The outcome of a Parades Commission decision regarding an application for a “religious service” to walk past Ardoyne shops to commemorate the Ulster Covenant could have “serious implications” for politics, policing and parades, Vixens has learned.
The Commission are to give their decision on 17th September on what they have termed a “sensitive” application on their website. No. 1 District Orange Lodge have applied to walk at 14:15pm on 28th September, along with three flute bands, two of which have been banned from making the return journey up the Crumlin Road in recent years.
The previous bans led to the setting up of the self named “Civil Rights Camp” at Twaddell. Vixens understands that if the Parades Commission agree to allow the march, the Loyalist Community would then consider whether the camp, which has cost over 9 million pounds to police to date, has become “surplus to requirements.” While this has not been officially confirmed, it is understood to be one of the options being discussed at present.
First Minister Peter Robinson met with the Secretary of State Teresa Villiers earlier today, in what has been described as a “tense meeting”, ahead of round table discussions with the main leaders of Loyalism and Unionism this afternoon. Those members who attended the latter meeting are understood to have discussed eight steps of the “graduated response”, first indicated in a statement by Unionist and Loyalist Representatives on 3rd July.
Loyalist grassroots are reported to have become increasingly agitated at unionist leaders in recent weeks, and have privately challenged them to take action. Vixens spoke to a number of unionist and loyalist sources today, and understand that the first steps to the “graduated response” would be determinable by the response of the Parades Commission to the application to march on 17th, which is already being referred to by our sources as “a critical day”. If permission is not granted, sources tell us that a two tier step would be implemented almost immediately. If actioned as intended, the impact to policing, the Department of Justice strands, and politics would be affected greatly.
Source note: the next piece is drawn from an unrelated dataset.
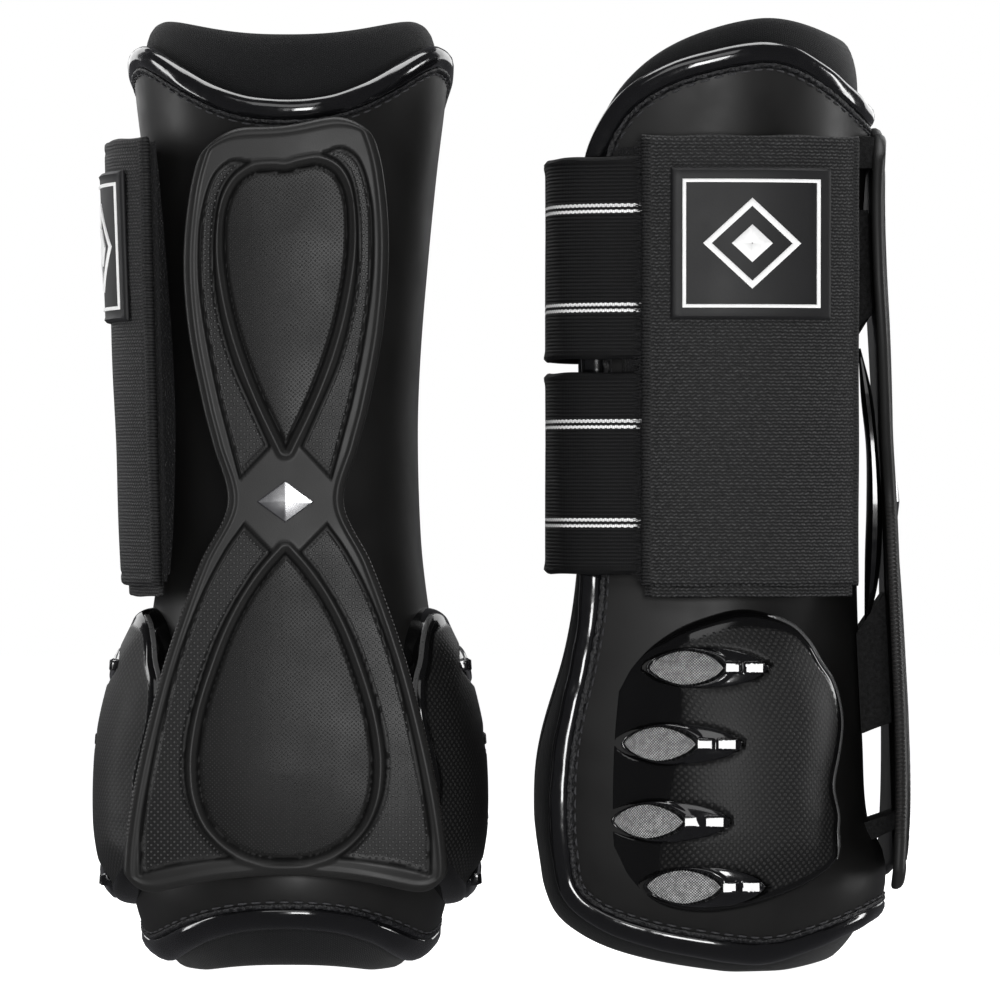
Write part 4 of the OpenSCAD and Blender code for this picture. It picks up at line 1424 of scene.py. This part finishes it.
def soft_box(name, at, towards, width, height, power):
    light = bpy.data.lights.new(name, "AREA")
    light.shape = "RECTANGLE"
    light.size, light.size_y, light.energy = width, height, power
    holder = bpy.data.objects.new(name, light)
    holder.location = at
    holder.rotation_mode = "QUATERNION"
    holder.rotation_quaternion = (Vector(towards) - Vector(at)).to_track_quat("-Z", "Y")
    bpy.context.scene.collection.objects.link(holder)


def white_floor():
    floor_mesh = bpy.data.meshes.new("floor")
    half = 4.0
    corners = [(-half, -half, 0), (half, -half, 0), (half, half, 0), (-half, half, 0)]
    floor_mesh.from_pydata(corners, [], [(0, 1, 2, 3)])
    floor_mesh.materials.append(studio_white())
    floor = bpy.data.objects.new("floor", floor_mesh)
    floor.location.z = cad_box[0].z - 0.0004
    bpy.context.scene.collection.objects.link(floor)
    floor.visible_glossy = False


def world_light():
    """White behind the boots for the camera, dim grey for everything else."""
    world = bpy.data.worlds.new("studio")
    bpy.context.scene.world = world
    world.use_nodes = True
    tree = world.node_tree
    background = tree.nodes["Background"]
    seen = tree.nodes.new("ShaderNodeLightPath")
    mixer = tree.nodes.new("ShaderNodeMix")
    mixer.data_type = "RGBA"
    mixer.inputs[6].default_value = (0.07, 0.07, 0.075, 1)
    mixer.inputs[7].default_value = (1, 1, 1, 1)
    tree.links.new(seen.outputs["Is Camera Ray"], mixer.inputs[0])
    tree.links.new(mixer.outputs[2], background.inputs[0])


def camera_in_front():
    camera_data = bpy.data.cameras.new("camera")
    camera = bpy.data.objects.new("camera", camera_data)
    bpy.context.scene.collection.objects.link(camera)
    distance, seen_width = 2.0, 0.271
    camera_data.sensor_width = 36
    camera_data.lens = 36 * distance / seen_width
    camera.location = (0.0006, -distance, 0.1266)
    camera.rotation_euler = (math.pi / 2, 0, 0)
    camera_data.clip_start, camera_data.clip_end = 0.01, 20
    bpy.context.scene.camera = camera
    bpy.context.scene.view_settings.view_transform = "Standard"


outer_shell()
shell_binding()
liner()
impact_pad()
strike_guard()
guard_spacers()
guard_strut()
cups_and_vents()
straps()
closure_tab()
loop_panel()
patch()
white_floor()
world_light()
for box in SOFT_BOXES:
    soft_box(*box)
camera_in_front()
We can confirm that the potential ramifications of action throughout Northern Ireland, would almost certainly impact on an already shaky political institutions; and the nature of the relationship with the current Secretary of State, who is currently facing calls for the establishment of a commission of enquiry into parades in North Belfast.
One thing is for certain – the issue of flashpoint parades remains at deadlock, and the next few weeks may prove crucial to the viability of the political process in its current form.